RaoulDuke, May 31 2005
  

       Going with [Silence's] rules, I think I'd build my vehicle at minimum weight, as small as possible, articulated ground-effects, a large downdraft fan, driverless (remote + computer assist), an electric final drive and a gas-turbine for power generation (or, maybe, air-cooled nuclear, which would give good impetus for keeping the speed up ;-)
bristolz, May 31 2005
  

       i love [corquando]'s idea of the remote controlled robots with brazilian supermodels in them - although i would open the sport to any nationality.   

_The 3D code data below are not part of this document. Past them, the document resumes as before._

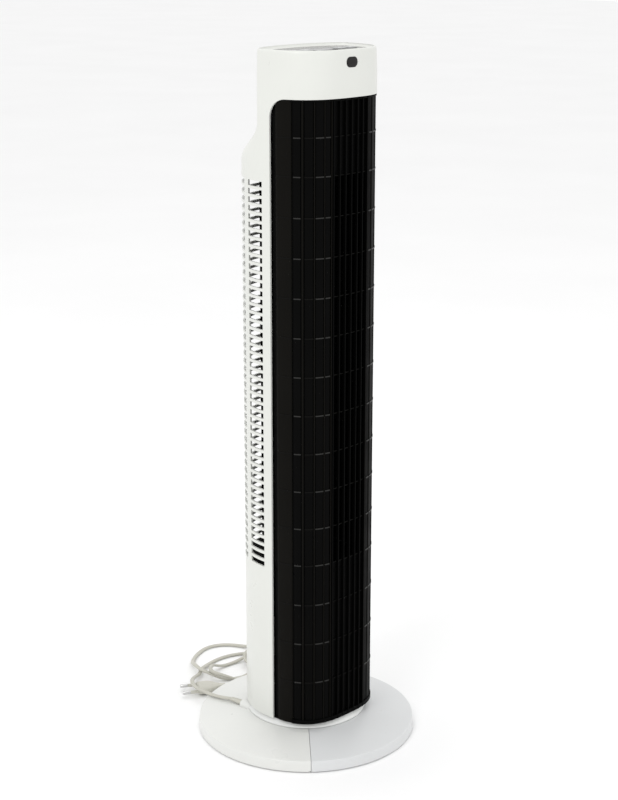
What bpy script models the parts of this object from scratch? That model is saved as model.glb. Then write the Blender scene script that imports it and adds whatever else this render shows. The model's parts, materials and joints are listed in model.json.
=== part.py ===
"""Tower fan on a round base.

The tower's front faces -Y and Z is up. The origin is on the floor at the centre of the
base, on the axis about which the tower swings. Lengths are in metres.
"""

import math

import bmesh
import bpy
from mathutils import Matrix, Vector

# ---------------------------------------------------------------- driving dimensions
GAP = 0.0004  # clearance between pieces that touch
HEIGHT = 0.747
BODY_BOTTOM = 0.032
HALF_WIDTH = 0.065
FRONT_DEPTH = 0.065
FRONT_POWER = 2.9  # how square the front of the plan is
REAR_DEPTH = 0.067
NECK_DEPTH = 0.024
SHOULDER = (0.636, 0.675)  # heights between which the back steps in to the neck
SKIN = 0.0022
HOUSING_SPLIT_Y = -0.004  # where the front and rear housings meet

BASE_RADIUS = 0.120
BASE_RIM = 0.0129
BASE_TOP = 0.024
COLLAR_RADIUS = 0.0655
COLLAR_TOP = 0.0312
RACE_HEIGHT = 0.0270  # floor of the recess in which the slide ring runs
BASE_TURN = math.radians(-43.0)  # the base's front, from the tower's, about +Z
BASE_THICKNESS = 0.0026
HUB_RADIUS = 0.018
HUB_BORE = 0.010

GRILLE_SIDE_Y = -0.0128
GRILLE_TOP = 0.699
GRILLE_CORNER = 0.018
RIB_PITCH = 0.0086
OUTLET_RIBS = 4  # bays each side of the middle rib
ROW_TOP = 0.6243
ROW_PITCH = 0.04096
OUTLET_ROWS = 10
GRILLE_BAR = 0.0022

SLOT_PITCH = 0.01724
SLOT_HEIGHT = 0.0147
SLOT_COUNT = 24
SLOT_TOP = 0.6165
SIDE_SLOT_Y = (-0.0018, 0.0215)
REAR_SLOTS_X = ((-0.0575, -0.0020), (0.0020, 0.0575))
REAR_SLOT_Y = 0.0305

BLOWER = (0.2030, 0.6290)  # underside of the lower plate, top of the upper plate
PLATE = 0.003
IMPELLER_CENTRE = (0.0, 0.012)
IMPELLER_RADIUS = 0.040
BLADES = 16

GEAR_MODULE = 0.0015
FIXED_TEETH = 32
PINION_TEETH = 12
GEAR_HEIGHTS = (0.0354, 0.0408)
SWING_MOTOR = (0.0, 0.0334)

PANEL_TOP = 0.7442
BUTTON_Y = -0.024
BUTTONS = {
    "button_power": -0.040,
    "button_speed": -0.024,
    "button_timer": 0.024,
    "button_swing": 0.040,
}
SENSOR_HEIGHTS = (0.7291, 0.7393)

CORD_RADIUS = 0.0027
GLAND_START = Vector((-0.0509, 0.0470, 0.0242))
LEAD_ROUTE = (
    (-0.0515, 0.0665, 0.0237),
    (-0.0520, 0.0760, 0.0221),
    (-0.0519, 0.0841, 0.0205),
    (-0.0512, 0.0940, 0.0187),
    (-0.0496, 0.1046, 0.0170),
    (-0.0486, 0.1110, 0.0162),
    (-0.0486, 0.1170, 0.0156),
    (-0.0480, 0.1230, 0.0148),
    (-0.0467, 0.1300, 0.0141),
    (-0.0443, 0.1376, 0.0135),
    (-0.0403, 0.1456, 0.0128),
    (-0.0343, 0.1531, 0.0116),
    (-0.0275, 0.1595, 0.0096),
    (-0.0195, 0.1651, 0.0074),
    (-0.0085, 0.1705, 0.0050),
)
COIL_CENTRE = (0.0500, 0.1720)
COIL_RADII = (0.026, 0.056)
COIL_HEIGHT = 0.0120
TAIL_ROUTE = (
    (0.0095, 0.1290, 0.0034),
    (0.0050, 0.1256, 0.0040),
    (0.0010, 0.1238, 0.0048),
    (-0.0026, 0.1233, 0.0056),
    (-0.0060, 0.1246, 0.0060),
)
PLUG_TAIL = Vector((-0.0066, 0.1250, 0.0060))
PLUG_DIRECTION = Vector((-0.849, 0.529, 0.0))
PLUG_LENGTH = 0.033
PLUG_FLATTENING = (1.50, 0.66)
PIN_LENGTH = 0.019
PIN_SPACING = 0.019

COLOURS = {
    "white_plastic": ((0.80, 0.80, 0.76), 0.32, 0.0),
    "base_plastic": ((0.78, 0.78, 0.76), 0.35, 0.0),
    "black_plastic": ((0.012, 0.011, 0.010), 0.42, 0.0),
    "panel_plastic": ((0.16, 0.15, 0.15), 0.15, 0.0),
    "lens_plastic": ((0.006, 0.006, 0.006), 0.08, 0.0),
    "button_plastic": ((0.55, 0.55, 0.53), 0.35, 0.0),
    "grey_plastic": ((0.42, 0.42, 0.40), 0.5, 0.0),
    "nylon": ((0.72, 0.70, 0.62), 0.45, 0.0),
    "steel": ((0.60, 0.60, 0.60), 0.28, 1.0),
    "motor_steel": ((0.33, 0.33, 0.34), 0.42, 1.0),
    "rubber": ((0.03, 0.03, 0.03), 0.8, 0.0),
    "board": ((0.05, 0.22, 0.09), 0.45, 0.0),
    "cord_sheath": ((0.62, 0.61, 0.53), 0.45, 0.0),
}


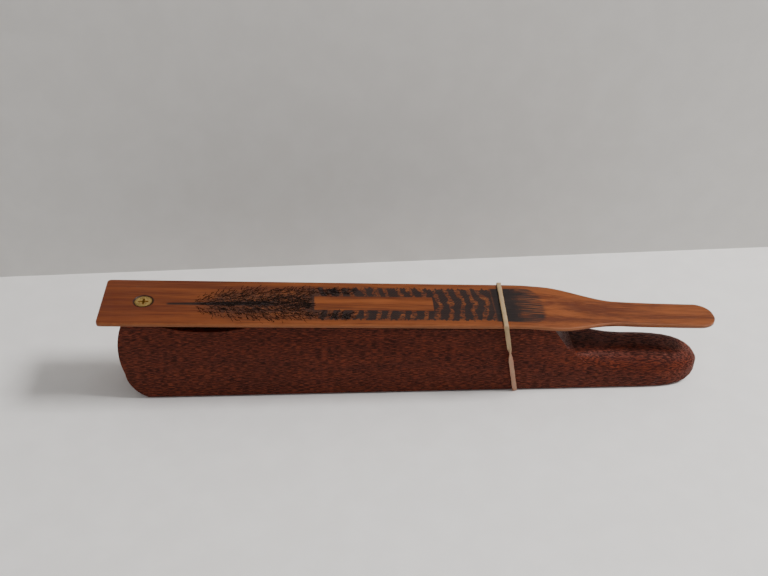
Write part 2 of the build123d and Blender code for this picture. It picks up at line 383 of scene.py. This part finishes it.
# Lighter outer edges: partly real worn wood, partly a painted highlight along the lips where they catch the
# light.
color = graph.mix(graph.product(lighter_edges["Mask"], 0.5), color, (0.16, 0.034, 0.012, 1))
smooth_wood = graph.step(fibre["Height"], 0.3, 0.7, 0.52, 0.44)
rough = graph.math("ADD", smooth_wood, graph.product(pores["Mask"], 0.25))
height = graph.math("SUBTRACT", graph.product(fibre["Height"], 0.4), pores["Mask"])
connect(graph, shader, height, 0.00015, 0.45, Base_Color=color, Roughness=rough)


# %% Group: turned and handled metal, with painted shade round the screw head's edge
graph, given, out = new_group(
    "handled_metal_shaded_rim",
    [("Vector", "vector"), ("Bright Color", "color"), ("Dull Color", "color"), ("Grime", "value")],
    [("Color", "color"), ("Roughness", "value"), ("Height", "value")],
)
axes = graph.add("ShaderNodeSeparateXYZ", {0: given["Vector"]}).outputs
radius = graph.math(
    "SQRT", graph.math("ADD", graph.product(axes[0], axes[0]), graph.product(axes[1], axes[1]))
)
rings = graph.math("PINGPONG", graph.product(radius, 5200.0), 0.5)
tarnish = graph.step(graph.noise(given["Vector"], 620.0, 4.0), 0.4, 0.68)
# Painted shade: from 3.1 mm out from the screw's axis the metal is darkened, which paints a dark ring round
# the head's edge.
rim = graph.step(radius, 0.0031, 0.0043, 0.0, 0.8)
# Real tarnish and the painted shade share one mask and one darker colour.
tarnish_and_shade = graph.math("MAXIMUM", graph.product(tarnish, given["Grime"]), rim)
graph.tree.links.new(graph.mix(tarnish_and_shade, given["Bright Color"], given["Dull Color"]), out["Color"])
graph.tree.links.new(graph.math("ADD", 0.22, graph.product(tarnish_and_shade, 0.35)), out["Roughness"])
graph.tree.links.new(rings, out["Height"])
print("handled_metal_shaded_rim nodes:", len(graph.tree.nodes))


# %% Finishes: brass screw, brass washers, spring steel
def metal_finish(name, bright, tarnish_and_shade, grime, strength):
    """A metal with turning marks, tarnish, and painted shade that darkens it from 3.1 mm out from the screw's
    axis.
    """
    material, graph, shader, place = new_material(name, Metallic=1.0)
    metal = use_group(
        graph, "handled_metal_shaded_rim", Vector=place, Bright_Color=bright, Dull_Color=tarnish_and_shade, Grime=grime
    )
    links = {"Base_Color": metal["Color"], "Roughness": metal["Roughness"]}
    connect(graph, shader, metal["Height"], 0.00004, strength, **links)
    return material


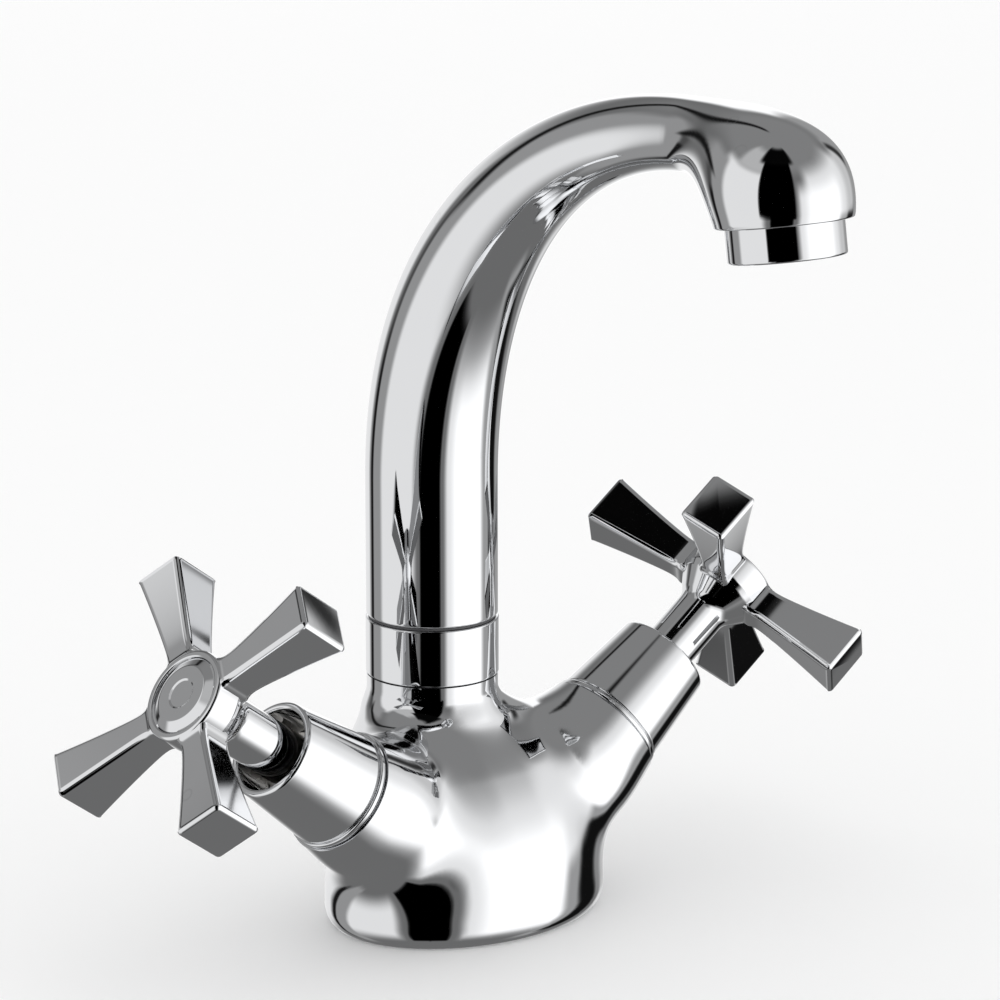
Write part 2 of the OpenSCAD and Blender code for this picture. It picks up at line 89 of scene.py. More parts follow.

       Would putting the models into a coma be legal? (this would help them weather the g-forces)
loonquawl, Mar 25 2009
  

       Check out the group B WRC races. There's a reason why current group A cars have restrictions and speed limiters. I guess the question comes down to if you are comfortable with a sport where a few participants and a few spectators die every year. (really it's all in our heads because quite a few competitors die of sport related injuries, just not on the pitch; if football players got injured and auto-immolated on the field I suspect that that protective gear might become the norm.)
WcW, Mar 25 2009
  

       I say go to the next step.   

       The ONLY rules are:   

       You can't hurt the spectators with flying debris, fuel or intense sound levels.   

       You can't destroy the track.   

       The drivers' willingness, or unwillingness to participate would auto-govern the rider-saftey aspect.
knowtion, Mar 26 2009
  

       //willingness, or unwillingness// - so what about the comatose models?
loonquawl, Mar 26 2009
  

       // //willingness, or unwillingness// - so what about the comatose models? //   

       Driver must demonstrate consciousness before deciding whether to participate.
knowtion, Mar 26 2009
  

       You're kidding yourself if you don't know money equals performance. You open up the flood gates to adaptive aerodynamics, turbine engines, SRBs and the like and you will only be able to put spectators on the inside of the track in bunkers as just fod from the track will be pelting and killing anything unprotected inside a 100 meter radius. The race won't be about going faster as computer co-pilots/autopilots will handle the steering and turbine powered reverse hovercraft vehicles will be able to accelerate at any speed and handle any turn, the challenge will be keeping the pilots alive as they float inside neutral buoyancy tanks breathing tri-ox to keep from experiencing the bends as their crafts manage turns of 20-30Gs. Or it will remove pilots.
MisterQED, Mar 26 2009
  

       @misterQED. That sounds perfect.
knowtion, Mar 28 2009
  

       This si a great idea, WITH the rules noted in the first post. I would love to take a car modified with JATOs out on the track!